By prioritizing your savings goals, you can reach your targets and feel like you’re making progress. Today we’re looking at three items from our last post – your emergency fund, debt and your retirement – as the three things you should focus on first.
How much debt do you have? Total it all up: credit cards, student loans, auto loans, etc. The reason this is important is it will allow you to see what you need to pay monthly to eliminate your debt, as well as how much you can contribute to your emergency fund every time you get paid.
It’s important to keep contributing to your emergency fund, even if it is a small amount. This money is your lifeline if you get sick, become unemployed or transition to a new part of your life. It is your own personal safety net.
Another thing to look at is a company 401(k). If your employer has a match set up and you’re eligible, take advantage of it. Yes, it is more money out of your pocket every paycheck, but you’re contributing to your future, which makes it worth every penny.
Continue looking for ways you can stretch your budget while contributing to your emergency fund. As you are able to pay off your debt, it’s important to take any money that was going toward these payments and put it toward your emergency fund. Your budget is used to that money going somewhere else anyway, so why not pay yourself?

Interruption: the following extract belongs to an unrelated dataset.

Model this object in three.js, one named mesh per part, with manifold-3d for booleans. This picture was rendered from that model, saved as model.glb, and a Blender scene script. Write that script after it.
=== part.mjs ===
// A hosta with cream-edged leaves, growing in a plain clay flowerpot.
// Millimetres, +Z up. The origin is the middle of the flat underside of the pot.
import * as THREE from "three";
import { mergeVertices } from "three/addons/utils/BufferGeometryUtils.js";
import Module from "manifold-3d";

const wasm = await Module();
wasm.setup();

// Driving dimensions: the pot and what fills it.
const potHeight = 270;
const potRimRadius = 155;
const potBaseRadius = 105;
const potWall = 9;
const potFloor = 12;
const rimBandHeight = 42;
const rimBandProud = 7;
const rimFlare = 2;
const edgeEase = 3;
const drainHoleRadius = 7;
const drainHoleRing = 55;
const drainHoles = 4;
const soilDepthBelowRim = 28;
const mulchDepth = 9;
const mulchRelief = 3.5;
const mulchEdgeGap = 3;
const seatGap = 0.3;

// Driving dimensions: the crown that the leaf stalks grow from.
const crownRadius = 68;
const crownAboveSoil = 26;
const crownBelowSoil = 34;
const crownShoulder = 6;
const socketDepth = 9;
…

Similarly, any extra money, bonuses, or increases in pay should go toward hitting your emergency fund goal. Again, think LIFELINE. When you hit that amount and have various debts paid off, that’s when you can start looking at the other savings targets from our last post.
Lincoln Savings Bank wants you to remember that saving money is not a quick process. It will take some time and a good amount of willpower. But a year or two from now your future self will thank you for the good financial decisions you made now. Give that person something to be happy about.